The two Ministers who are strong allies to Kibaki’s PNU party from NARC Kenya accused the Grand Coalition Government of abetting official corruption.

Justice and Constitutional Affairs Minister Martha Karua, quit in a huff on Monday, saying her position was “untenable following recent decisions in the ministry.”
Karua’s party, NARC-Kenya, is a junior partner allied to Kibaki’s Party of National Unity (PNU). On Tuesday, NARC-Kenya secretary general, Danson Mungatana, also resigned as an assistant minister.

President Kibaki last week appointed five High Court judges and promoted two others to the Court of Appeal allegedly without consulting Ms Karua. The President swore-in the judges in the absence of Ms Karua. She and the Law Society of Kenya said some of the appointments were not on merit.

For days, Ms Karua publicly stated that senior officials at the presidency were frustrating key reforms recommended in the National Accord that created the coalition government in the violent aftermath of the 2007 election believed to have been rigged by Kibaki.
Ms Karua has been backing calls for the resignation or sacking of Kenya’s much-maligned Chief Justice, Evan Gicheru, and Attorney General, Amos Wako. She had the support of Prime Minister Raila Odinga, Kibaki’s coalition partner. Kibaki supports the Chief Justice.

Her departure comes hot on the heels of failed talks at the weekend between PNU and Odinga’s Orange Democratic Movement (ODM). The partners differed sharply on the agenda of the meeting which was attended by the president and the Prime Minister on Saturday.

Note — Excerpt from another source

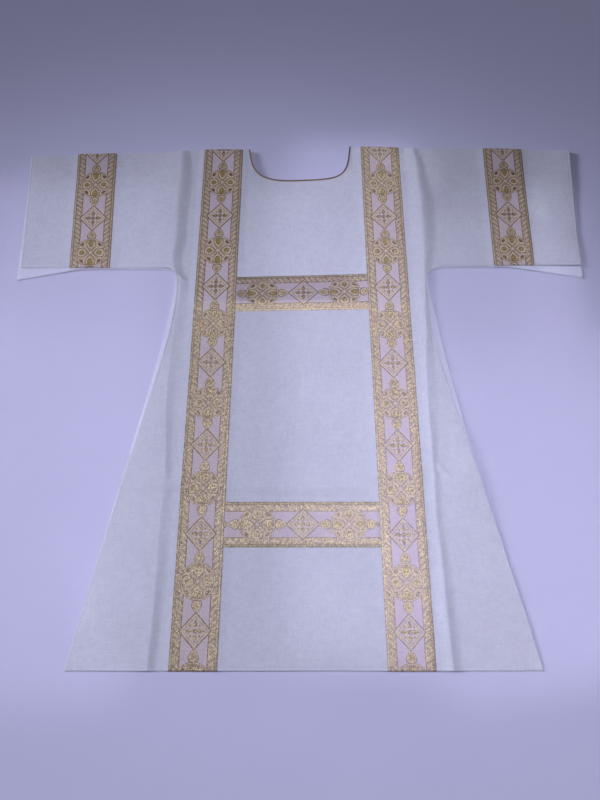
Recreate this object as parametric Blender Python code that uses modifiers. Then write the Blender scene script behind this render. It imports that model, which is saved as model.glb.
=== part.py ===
"""A dalmatic laid flat on its back: front and back panels cut in one with the sleeves, gold galloon
strips and a piped neck. Metres, +Z up, +Y towards the shoulders, origin under the middle of its box.

The cloth is drawn in garment sizes: x across from the centre line, v down from the shoulder line.
Each panel is two grids of points, an upper one from cuff to cuff and a lower one from underarm to
hem. Every strip is made from the points of the panel that it lies on, moved out by its Solidify."""

import bmesh
import bpy
import numpy as np

# Walls and layers, from the floor up
CLOTH_WALL = 0.0012
TRIM_WALL = 0.0010
GAP = 0.0003
BACK_MID = CLOTH_WALL / 2
TRIM_STEP = TRIM_WALL + GAP
PANEL_SPACING = CLOTH_WALL + TRIM_WALL + 2 * GAP
SETTLE = (0.86, 0.95)       # between these v, below the lining, the front settles onto the back
PIPING_RADIUS = 0.0011

# Middle of the garment's box, in garment sizes
CENTRE_X = -0.0025
CENTRE_V = 0.5744

# Length, neck and galloon
LENGTH = 1.155
NECK_DEPTH = 0.0895
NECK_FLARE = 0.006
GALLOON_WIDTH = 0.090
CLAVUS_INNER_TOP = 0.139
CLAVUS_INNER_HEM = 0.157
UPPER_BAND = {"top": 0.3366, "bottom": 0.4220, "top_slope": -0.028, "bottom_slope": -0.014}
LOWER_BAND = {"top": 0.8415, "bottom": 0.9305}
SOFT_FOLD = 0.0015
SOFT_FOLD_REACH = 0.030

# The shoulder and sleeve-top fold as it lies, from cuff to cuff: x, v
FOLD_LINE = [
    (-0.638, 0.0216),
    (-0.514, 0.0160),
    (-0.352, 0.0106),
    (-0.312, 0.0083),
    (-0.262, 0.0032),
    (-0.120, 0.0040),
    (0.116, -0.0045),
    (0.277, -0.0028),
    (0.427, -0.0002),
    (0.541, 0.0026),
    (0.633, 0.0052),
]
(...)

Analysts are predicting collapse of the one-year-old coalition which has been repeatedly accused of failing to deliver on key pledges. Protestant and Anglican churches have called for fresh elections.
Mungatana who, together with Karua, strongly defended Kibaki’s controversial re-election in 2007, told the President: "The time of the big man’s syndrome is gone."
Prime Minister Odinga on Monday delivered his harshest criticism of Kibaki so far, describing the President’s leadership style as “primitive.” ODM has consistently claimed that it has been short-changed in power-sharing by Kibaki’s PNU.